Pour tenter d'atteindre l'objectif d'un délai moyen de neuf mois, le texte prévoit plusieurs mesures : renforcement des moyens de l'Ofpra (qui reste à préciser), mise en place d'une nouvelle procédure accélérée qui remplacera l'actuelle procédure prioritaire, révision des procédures contentieuses avec la création d'une procédure de recours suspensif (procédure accélérée devant un juge unique de la Cour nationale du droit d'asile en cinq semaines), délai imparti à la CNDA en procédure normale ramené à cinq mois...
... mais une contrainte beaucoup plus forte sur le lieu d'hébergement
Mais la mesure la plus discutée sera sans nul doute la mise en place "comme l'ont fait bon nombre de pays de l'Union européenne, d'un dispositif d'hébergement contraignant, permettant d'affecter le demandeur d'asile dans une autre région que celle où il se présente". Cette mesure doit "rendre les conditions d'accueil des demandeurs d'asile plus justes et plus équitables, mais aussi plus directives". Pour les collectivités, cette mesure permettra d'éviter la concentration des demandeurs d'asile sur un nombre restreint de départements et de villes.
La mesure s'inspire du dispositif mis en place pour les mineurs isolés étrangers (MIE), dans le cadre de l'accord entre le ministère de la Justice et l'Assemblée des départements de France, mais sur un registre nettement plus contraignant. En effet, le demandeur d'asile qui refusera son transfert sur un autre site que celui de son arrivée en France ainsi que l'hébergement proposé, perdra le bénéfice de l'allocation temporaire d'attente (ATA).
Au passage, le communiqué du Conseil des ministres indique aussi que "le dispositif d'hébergement fera l'objet d'une montée en charge progressive, pour généraliser le modèle du centre d'accueil de demandeurs d'asile". Une orientation qui reste toutefois à préciser en termes de programme de créations de places en Cada. De même, le projet de loi prévoit - comme le demandaient tous les rapports sur le sujet - une réforme de l'ATA, afin d'unifier les allocations perçues et de mieux prendre en compte la dimension familiale.
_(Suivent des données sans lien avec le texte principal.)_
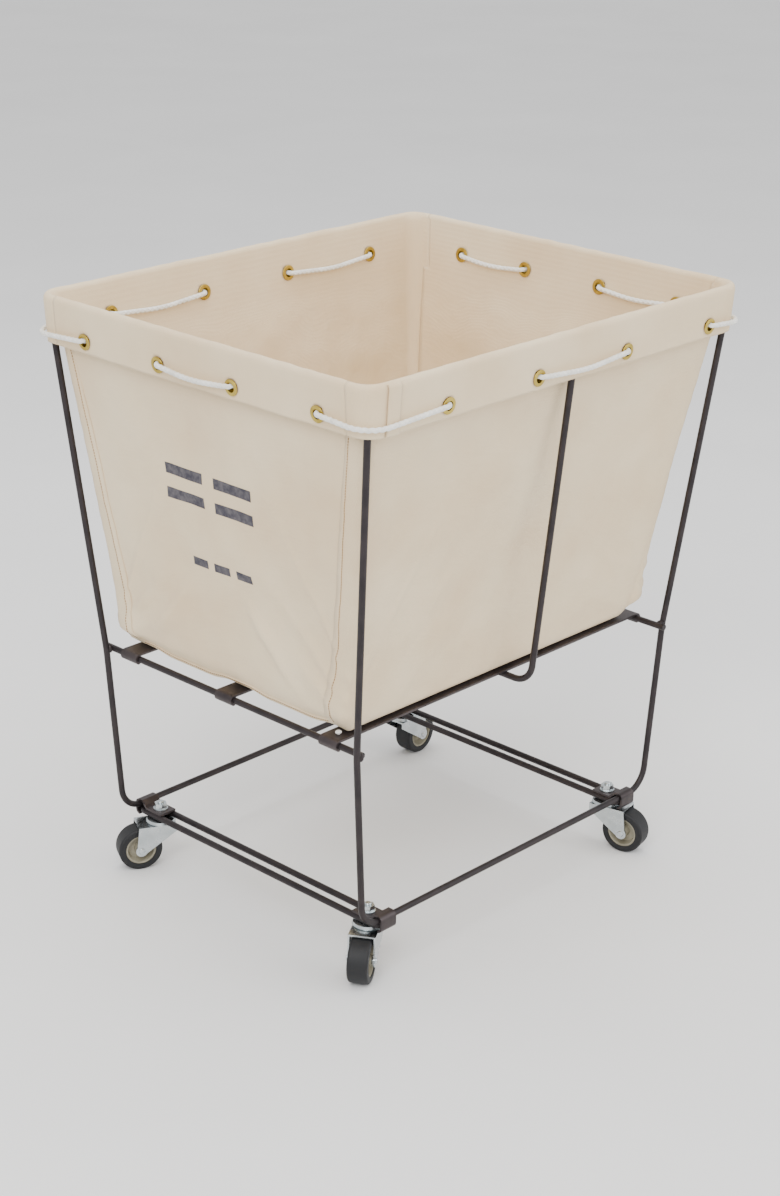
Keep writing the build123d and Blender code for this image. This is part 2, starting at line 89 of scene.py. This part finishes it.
def outline_marks():
    """(side, share) round the basket from the near-left corner, counterclockwise:
    straights carry a share of their length, corners a share of their quarter turn."""
    marks = []
    for side, half in (("near", RIM_X), ("right", RIM_Y), ("far", RIM_X), ("left", RIM_Y)):
        marks += [(side, "line", s) for s in spaced(2 * half, 4.2)]
        marks += [(side, "turn", s) for s in spaced(36.0, 3.4)]
    return marks


MARKS = outline_marks()
STARTS = {"near": (-1, -1), "right": (1, -1), "far": (1, 1), "left": (-1, 1)}
STEPS = {"near": (1, 0), "right": (0, 1), "far": (-1, 0), "left": (0, -1)}
NORMALS = {"near": (0, -1), "right": (1, 0), "far": (0, 1), "left": (-1, 0)}


def seam_share():
    return (WRAP - RIM_R * 0.6) / (2 * RIM_Y - 2 * RIM_R)


def slide(share, height, run):
    """Moves an end face's columns so that the seams lean towards the corners."""
    seam = seam_share()
    wanted = (SEAM_LOW + (SEAM_HIGH - SEAM_LOW) * height - 12.0) / run
    if share < seam:
        return share / seam * wanted
    if share > 1 - seam:
        return 1 - (1 - share) / seam * wanted
    return wanted + (share - seam) / (1 - 2 * seam) * (1 - 2 * wanted)


def outline_point(mark, half_x, half_y, mid_y, radius, height=None):
    """Point and outward normal on a rounded rectangle."""
    side, kind, share = mark
    sx, sy = STARTS[side]
    dx, dy = STEPS[side]
    nx, ny = NORMALS[side]
    run = 2 * (half_x if dx else half_y) - 2 * radius
    if height is not None and dy and kind == "line":
        share = slide(share, height, run)
    start = Vector((sx * half_x + dx * radius, sy * half_y + dy * radius, 0))
    end = start + Vector((dx * run, dy * run, 0))
    if kind == "line":
        place = start.lerp(end, share)
        normal = Vector((nx, ny, 0))
    else:
        centre = end - Vector((nx, ny, 0)) * radius
        angle = share * math.pi / 2
        normal = Vector((nx, ny, 0)) * math.cos(angle) + Vector((dx, dy, 0)) * math.sin(angle)
        place = centre + normal * radius
    place.y += mid_y
    return place, normal


def eyelet_spots():
    spots = []
    for y in reversed(RIGHT_Y):
        spots.append((1, 0, y))
    for x in reversed(FAR_X):
        spots.append((0, 1, x))
    for y in LEFT_Y:
        spots.append((-1, 0, y))
    for x in NEAR_X:
        spots.append((0, -1, x))
    return spots


def eyelet_points(spot):
    """Inside of the wall and outside of the flap at an eyelet."""
    nx, ny, along = spot
    half_x, half_y, mid_y, radius = wall_halves(EYELET_Z)
    lean = FLAP_SLOPE * (RIM_Z - EYELET_Z)
    if nx:
        return (Vector((nx * (half_x - 1.6), along, EYELET_Z)),
                Vector((nx * (HEM_X - lean), along, EYELET_Z)))
    return (Vector((along, mid_y + ny * (half_y - 1.6), EYELET_Z)),
            Vector((along, ny * (HEM_Y - lean), EYELET_Z)))


EYELETS = [eyelet_points(s) for s in eyelet_spots()]


def eyelet_reach(p):
    """Distance from a point to the nearest eyelet's axis."""
    nearest = 1e9
    for inner, outer in EYELETS:
        along = (outer - inner).normalized()
        off = p - inner
        across = (off - along * off.dot(along)).length
        if abs(off.dot(along)) < 40:
            nearest = min(nearest, across)
    return nearest


# ---- folds of the canvas --------------------------------------------------------
def ripple(p, scale, seed):
    return noise.noise(Vector((p.x / scale + seed, p.y / scale, p.z / scale)))


def wall_push(p, normal, z):
    """Outward push of the wall at a point, in mm."""
    height = (z - FLOOR_Z) / (RIM_Z - FLOOR_Z)
    free = smooth(0.0, 0.05, height) * (1 - smooth(0.76, 0.87, height))
    end_face = abs(normal.x)
    along = p.y if end_face > 0.7 else p.x
    half = 250.0 if end_face > 0.7 else 320.0
    inside = smooth(0.0, 90.0, half + 15.0 - abs(along))
    push = 6.5 * ripple(p, 120, 3) * inside + 2.8 * ripple(p, 48, 9) * inside
    push += 0.6 * ripple(p, 16, 4)
    if normal.x < -0.7:
        for lean in (-0.75, 0.75):
            off = (p.y - 20) - lean * (560 - z)
            push += 6.0 * bump(off, 0, 13) * smooth(365, 420, z) * (1 - smooth(450, 508, z))
    for corner in (-1, 1):
        off = half - corner * along
        for slope, width, deep in ((0.5, 11, 7.5), (0.95, 8, 6.0), (1.9, 7, 5.0)):
            line = (z - FLOOR_Z) - slope * off - 8
            fade = math.exp(-((off / 170) ** 2) - ((z - FLOOR_Z) / 230) ** 2)
            push += deep * bump(line, 0, width * (0.9 + off / 160)) * fade * smooth(12, 60, off)
    push -= 4.0 * bump(along, 0, half * 0.8) * bump(height, 0.5, 0.35) * (1 - end_face)
    push += 2.0 * bump(along, 0, half * 0.8) * bump(height, 0.45, 0.35) * end_face
    if end_face < 0.5:
        push = min(push, 1.2)
    low = smooth(0.01, 0.05, height) * math.exp(-height / 0.22)
    if end_face > 0.3:
        for sx, sy, out in ((1, -1, 17.0), (-1, 1, 12.0), (-1, -1, 5.0), (1, 1, 8.0)):
            if sx * normal.x > 0:
                push += out * low * math.exp(-((sy * 205 - p.y) / 110) ** 2) * end_face
    return push * free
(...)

Dernière précision : le projet de loi présenté le 23 juillet "n'est qu'un élément d'une réforme ambitieuse de l'asile", ce qui laisse augurer un certain nombre d'autres réformes de nature réglementaire.
Jean-Noël Escudié / PCA
Références : projet de loi relatif à la réforme de l'asile (présenté au Conseil des ministres du 23 juillet 2014).
La Fnars s'inquiète du "système directif" et demande 20.000 places de Cada
La Fnars - qui regroupe la majorité des centres d'hébergement et des plateformes associatives pour les demandeurs d'asile - n'a pas tardé à réagir à la présentation du projet de loi. Dans un communiqué du 23 juillet, elle indique que "les associations s'inquiètent de la mise en place d'un système 'directif' d'hébergement sous contrainte qui porte atteinte aux droits fondamentaux des personnes". Elle estime en effet que la perte du droit d'hébergement pour les demandeurs d'asile qui refusent leur affectation d'office "contrevient largement au principe d'accueil inconditionnel des sans-abri". Elle affirme aussi qu'il n'appartient pas aux associations - gestionnaires des structures d'accueil - de "se substituer aux services de l'Etat en matière de police des étrangers" et entend bien intervenir en ce sens lors du débat parlementaire.
Rappelant que seuls "36% des demandeurs d'asile accèdent à un centre d'accueil (Cada) et qu'un grand nombre est confronté à la grande précarité et à l'errance", la Fnars réclame la création de 20.000 places de Cada d'ici à 2017.
Enfin, elle exprime "ses profondes réserves" sur la mise en place de centres dédiés aux personnes déboutées en attente de leur éloignement et appelle toutes les associations adhérentes à refuser de les gérer.